Repartir, comme ivre.

Et au moment de quitter la salle : sur des briques rouges, la bête de Babylone qui avance, profil tendu, gueule ouverte. Sa marche arrêtée, mais son mouvement intact. Comprendre alors : voilà ce que j’avais écrit et que j’ignorais peut-être. Non, pas le fauve de la Voie processionnelle qui gardait la cité de Nabuchodonosor, pas seulement Babylone, sa gloire, son cri, sa mémoire : mais en posant le regard sur lui, être frappé de cela — que d’autres, combien de millions, ont posé le même regard avant moi, et que ce regard se poursuit, de siècle en siècle, à travers lui.

Lion dressé dans la patience du temps, profil tendu comme une parole maintenue depuis vingt-six siècles. J’avais écrit Babylone à force d’absence, rêvé ses murailles d’émail, les avenues désertées, processions de poussière et de cris. Tout était conjecture et fragments de textes, ombres portées par les tablettes brisées. Et voici — dans le musée où la lumière tombe comme l’eau froide dehors — la brique d’azur encore tiède de sa propre mémoire, et sur elle le fauve, figé dans un mouvement qui ne cesse pas.

Le lion avance encore, et je suis arrêté.

Je reconnais ce pas, ce souffle et cette gueule entrouverte : plus seulement l’histoire mais la présence qui s’avance. Babylone absorbée toute dans ce regard absent, et comprendre soudain que je n’avais écrit que pour en arriver là, cette stupeur, ce bord du rien. Le lion marche toujours même si la ville s’est effondrée dans les sables et Nabuchodonosor n’est plus qu’un nom.

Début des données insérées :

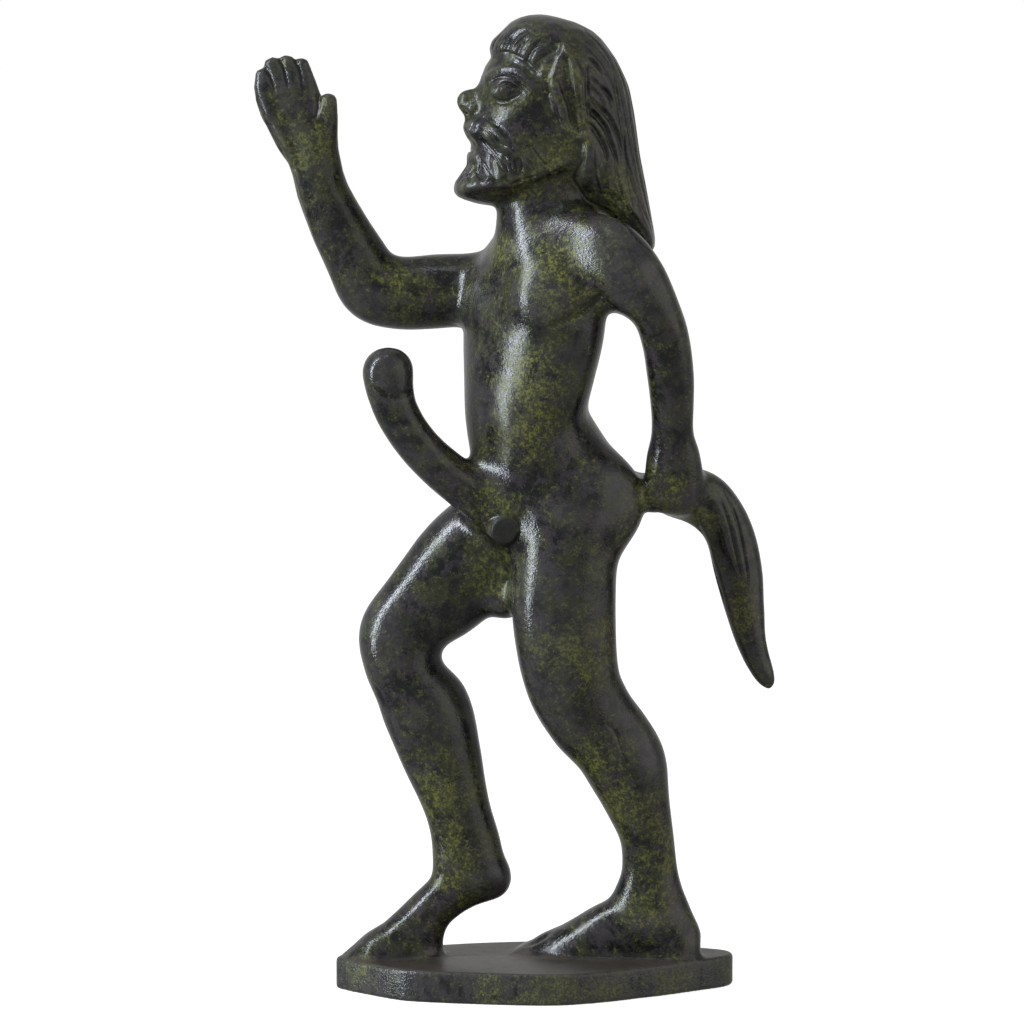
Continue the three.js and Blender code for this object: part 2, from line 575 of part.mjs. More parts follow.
// Joins facets, the flattest first, until only the wanted number is left. Points that are
// kept stay where they are; weigh says how much a facet's form counts.
function coarsen({ points, faces }, wanted, kept, weigh) {
  const count = points.length / 3;
  const P = Float64Array.from(points);
  const F = Int32Array.from(faces);
  const Q = new Float64Array(count * 10);
  const fans = Array.from({ length: count }, () => []);
  const stamp = new Int32Array(count);
  const fixed = Uint8Array.from({ length: count }, (_, i) => (kept(P[3 * i], P[3 * i + 1], P[3 * i + 2]) ? 1 : 0));
  const n = [0, 0, 0];
  const normal = (f, moved, to) => {
    const at = (i, k) => (F[f + i] === moved ? to[k] : P[3 * F[f + i] + k]);
    const ux = at(1, 0) - at(0, 0);
    const uy = at(1, 1) - at(0, 1);
    const uz = at(1, 2) - at(0, 2);
    const vx = at(2, 0) - at(0, 0);
    const vy = at(2, 1) - at(0, 1);
    const vz = at(2, 2) - at(0, 2);
    n[0] = uy * vz - uz * vy;
    n[1] = uz * vx - ux * vz;
    n[2] = ux * vy - uy * vx;
    const longest = Math.max(ux * ux + uy * uy + uz * uz, vx * vx + vy * vy + vz * vz,
      (ux - vx) ** 2 + (uy - vy) ** 2 + (uz - vz) ** 2);
    const area = Math.sqrt(n[0] * n[0] + n[1] * n[1] + n[2] * n[2]) || 1e-12;
    for (let i = 0; i < 3; i++) n[i] /= area;
    return { area, longest };
  };
  for (let f = 0; f < F.length; f += 3) {
    const v = 3 * F[f];
    const k = normal(f, -1).area * weigh(P[v], P[v + 1], P[v + 2]);
    const [x, y, z] = n;
    const w = -(x * P[v] + y * P[v + 1] + z * P[v + 2]);
    const q = [x * x, x * y, x * z, x * w, y * y, y * z, y * w, z * z, z * w, w * w];
    for (let c = 0; c < 3; c++) {
      fans[F[f + c]].push(f);
      for (let i = 0; i < 10; i++) Q[10 * F[f + c] + i] += q[i] * k;
    }
  }
  // Cost of drawing the edge a-b together, and in goal the best place for its point.
  const q = new Float64Array(10);
  const goal = [0, 0, 0];
  const error = (x, y, z) => q[0] * x * x + 2 * q[1] * x * y + 2 * q[2] * x * z + 2 * q[3] * x
    + q[4] * y * y + 2 * q[5] * y * z + 2 * q[6] * y + q[7] * z * z + 2 * q[8] * z + q[9];
  const plan = (a, b) => {
    for (let i = 0; i < 10; i++) q[i] = Q[10 * a + i] + Q[10 * b + i];
    const [ax, ay, az] = [P[3 * a], P[3 * a + 1], P[3 * a + 2]];
    const [bx, by, bz] = [P[3 * b], P[3 * b + 1], P[3 * b + 2]];
    const span = (ax - bx) ** 2 + (ay - by) ** 2 + (az - bz) ** 2;
    const take = (x, y, z) => {
      goal[0] = x;
      goal[1] = y;
      goal[2] = z;
      return error(x, y, z) + 1e-6 * span;
    };
    if (fixed[a]) return take(ax, ay, az);
    if (fixed[b]) return take(bx, by, bz);
    const det = q[0] * (q[4] * q[7] - q[5] * q[5]) - q[1] * (q[1] * q[7] - q[5] * q[2])
      + q[2] * (q[1] * q[5] - q[4] * q[2]);
    if (Math.abs(det) > 1e-5 * (q[0] + q[4] + q[7]) ** 3) {
      const [r, s, t] = [-q[3], -q[6], -q[8]];
      const x = (r * (q[4] * q[7] - q[5] * q[5]) - q[1] * (s * q[7] - q[5] * t)
        + q[2] * (s * q[5] - q[4] * t)) / det;
      const y = (q[0] * (s * q[7] - q[5] * t) - r * (q[1] * q[7] - q[5] * q[2])
        + q[2] * (q[1] * t - s * q[2])) / det;
      const z = (q[0] * (q[4] * t - s * q[5]) - q[1] * (q[1] * t - s * q[2])
        + r * (q[1] * q[5] - q[4] * q[2])) / det;
      const away = (x - (ax + bx) / 2) ** 2 + (y - (ay + by) / 2) ** 2 + (z - (az + bz) / 2) ** 2;
      if (away < span) return take(x, y, z);
    }
    const ends = [[ax, ay, az], [bx, by, bz], [(ax + bx) / 2, (ay + by) / 2, (az + bz) / 2]];
    const costs = ends.map((p) => error(...p));
    return take(...ends[costs.indexOf(Math.min(...costs))]);
  };
  const heap = [];
  const push = (a, b) => {
    if (fixed[a] && fixed[b]) return;
    const e = { cost: plan(a, b), a, b, mark: stamp[a] + stamp[b] };
    let i = heap.push(e) - 1;
    while (i > 0 && heap[(i - 1) >> 1].cost > e.cost) {
      heap[i] = heap[(i - 1) >> 1];
      i = (i - 1) >> 1;
    }
    heap[i] = e;
  };
  const pop = () => {
    const top = heap[0];
    const e = heap.pop();
    let i = 0;
    for (let c = 1; c < heap.length; c = 2 * i + 1) {
      if (c + 1 < heap.length && heap[c + 1].cost < heap[c].cost) c++;
      if (heap[c].cost >= e.cost) break;
      heap[i] = heap[c];
      i = c;
    }
    if (heap.length) heap[i] = e;
    return top;
  };
  const met = new Int32Array(count);
  let round = 0;
  const around = (v) => {
    const list = [];
    round++;
    for (const f of fans[v]) {
      for (let i = 0; i < 3; i++) {
        const m = F[f + i];
        if (m !== v && met[m] !== round) {
          met[m] = round;
          list.push(m);
        }
      }
    }
    return list;
  };
  const has = (f, v) => F[f] === v || F[f + 1] === v || F[f + 2] === v;
  // No facet round v may turn over or shrink to a sliver when v moves.
  const holds = (v, other, to) => {
    for (const f of fans[v]) {
      if (has(f, other)) continue;
      normal(f, -1);
      const [x, y, z] = n;
      const { area, longest } = normal(f, v, to);
      if (n[0] * x + n[1] * y + n[2] * z < 0.3 || area < 0.02 * longest) return false;
    }
    return true;
  };
  for (let f = 0; f < F.length; f += 3) {
    for (let i = 0; i < 3; i++) {
      const a = F[f + i];
      const b = F[f + ((i + 1) % 3)];
      if (a < b) push(a, b);
    }
  }
  const gone = new Uint8Array(count);
  let left = F.length / 3;
  while (left > wanted && heap.length) {
    const { a, b, mark } = pop();
    if (gone[a] || gone[b] || mark !== stamp[a] + stamp[b]) continue;
    plan(a, b);
    const to = goal.slice();
    const beside = around(a);
    around(b);
    const shared = beside.filter((v) => met[v] === round);
    if (shared.length !== 2 || !holds(a, b, to) || !holds(b, a, to)) continue;
    P.set(to, 3 * a);
    fixed[a] |= fixed[b];
    for (let i = 0; i < 10; i++) Q[10 * a + i] += Q[10 * b + i];
    gone[b] = 1;
    for (const v of shared) fans[v] = fans[v].filter((f) => !(has(f, a) && has(f, b)));
    const dead = fans[b].filter((f) => has(f, a));
    fans[a] = [...fans[a].filter((f) => !has(f, b)), ...fans[b].filter((f) => !has(f, a))];
    fans[b] = [];
    for (const f of dead) F[f] = -1;
    for (const f of fans[a]) for (let i = 0; i < 3; i++) if (F[f + i] === b) F[f + i] = a;
    left -= 2;
    stamp[a]++;
    for (const v of around(a)) push(a, v);
  }
  const index = [];
  for (let f = 0; f < F.length; f += 3) if (F[f] >= 0) index.push(F[f], F[f + 1], F[f + 2]);
  return { points: Array.from(P), faces: index };
}

const wasm = await Module();
wasm.setup();
const toSolid = ({ points, faces }) => new wasm.Manifold(new wasm.Mesh({
  numProp: 3, vertProperties: Float32Array.from(points), triVerts: Uint32Array.from(faces),
}));

// Slab with its edges taken off, its underside flat on the ground.
function plinth() {
  const { height, edge } = PLINTH;
  const shape = new THREE.Shape(rim.map(([x, y]) => new THREE.Vector2(x, y)));
  const slab = new THREE.ExtrudeGeometry(shape, {
    depth: height - 2 * edge, bevelEnabled: true, bevelSize: edge, bevelOffset: -edge,
    bevelThickness: edge, bevelSegments: 2,
  });
  slab.translate(0, 0, edge - LIFT);
  const at = slab.getAttribute('position');
  const points = [];
  const faces = [];
  const seen = new Map();
  for (let i = 0; i < at.count; i++) {
    const p = [at.getX(i), at.getY(i), at.getZ(i)];
    const key = p.map((v) => Math.round(v * 1e4)).join();
    if (!seen.has(key)) seen.set(key, points.push(...p) / 3 - 1);
    faces.push(seen.get(key));
  }
  return { points, faces };
}

// Solid metal throughout: of the joined skins only the outer one counts, not a bubble inside it.
const whole = toSolid(skin(onGround(figure()), GRAIN)).add(toSolid(plinth())).decompose()
  .reduce((a, b) => (a.volume() > b.volume() ? a : b)).getMesh();
const casting = coarsen(
  { points: whole.vertProperties, faces: whole.triVerts },
  FACETS,
  (x, y, z) => z < PLINTH.height - LIFT + 1e-3 && rimEdge(x, y) > -PLINTH.edge - 0.1,
  (x, y, z) => (z > 160 ? 3 : 1),
);

const geometry = new THREE.BufferGeometry();
geometry.setAttribute('position', new THREE.Float32BufferAttribute(casting.points, 3));
geometry.setIndex(casting.faces);
geometry.translate(0, 0, LIFT);
const statuette = new THREE.Mesh(
  geometry.toNonIndexed(),
  new THREE.MeshStandardMaterial({ color: 0x2b2a22, metalness: 0.8, roughness: 0.4 }),
);
statuette.geometry.computeVertexNormals();
statuette.name = 'satyr_statuette';

const group = new THREE.Group();
group.name = 'satyr_statuette_group';
group.add(statuette);
export default group;
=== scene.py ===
# A bronze satyr striding on an oval plinth. The dressed casting stands for the plain solid.
# Lengths are in metres in Blender; the carving is laid out in millimetres and scaled by MM.
import math

import bpy
import numpy as np
from mathutils import Matrix, Vector
from mathutils.bvhtree import BVHTree


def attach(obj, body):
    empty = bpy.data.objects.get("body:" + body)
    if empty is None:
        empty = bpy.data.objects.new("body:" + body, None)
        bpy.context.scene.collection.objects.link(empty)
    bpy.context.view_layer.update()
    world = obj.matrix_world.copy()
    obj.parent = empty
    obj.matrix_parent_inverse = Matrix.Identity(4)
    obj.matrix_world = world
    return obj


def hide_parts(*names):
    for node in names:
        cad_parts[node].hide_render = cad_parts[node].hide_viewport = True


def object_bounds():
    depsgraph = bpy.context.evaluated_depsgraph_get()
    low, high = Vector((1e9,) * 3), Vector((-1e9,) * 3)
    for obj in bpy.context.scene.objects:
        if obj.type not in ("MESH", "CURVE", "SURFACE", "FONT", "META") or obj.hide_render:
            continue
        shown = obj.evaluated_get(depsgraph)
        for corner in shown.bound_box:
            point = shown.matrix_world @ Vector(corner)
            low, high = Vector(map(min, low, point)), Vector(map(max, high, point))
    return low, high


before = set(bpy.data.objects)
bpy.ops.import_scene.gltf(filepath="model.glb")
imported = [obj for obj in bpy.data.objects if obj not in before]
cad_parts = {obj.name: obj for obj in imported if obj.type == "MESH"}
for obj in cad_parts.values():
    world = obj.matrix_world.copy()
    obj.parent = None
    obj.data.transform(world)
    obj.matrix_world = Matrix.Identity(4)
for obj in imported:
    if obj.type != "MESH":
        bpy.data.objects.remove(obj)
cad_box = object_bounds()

MM = 0.001
GRAIN = 0.34      # spacing of the casting's skin, in millimetres
FACETS = 190000                          # triangles left on the finished casting
PLINTH_TOP = 6.5                         # height of the plinth's tread
HEAD_FROM, HEAD_TO = 157, 163            # heights between which the neck becomes the crisp head

# Sides of the figure, as directions on the ground from it.
NEAR, FAR, FRONT, BACK = (0, -1), (0, 1), (-1, 0), (1, 0)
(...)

Il marche et avec lui toute la foule des anonymes qui suivaient la voie processionnelle, priant, tremblant, s’inclinant. Le lion était leur témoin, il est leur survivance.

Alors ce n’est plus une œuvre exposée, ce cri figé, la gloire et la terreur du pouvoir, le peuple anéanti et rendu à nous dans l’éclat des émaux. Devant lui, être traversé de siècles : le vertige de toucher du regard la même couleur que ceux qui passaient là-bas, dans la chaleur d’un jour ancien. Tout ce que j’ai écrit sur Babylone s’effondre et recommence : ici, Babylone elle-même écrit, encore, par la bouche muette de ce lion rugsissant son silence, le leur et le mien. Et je m’éloigne.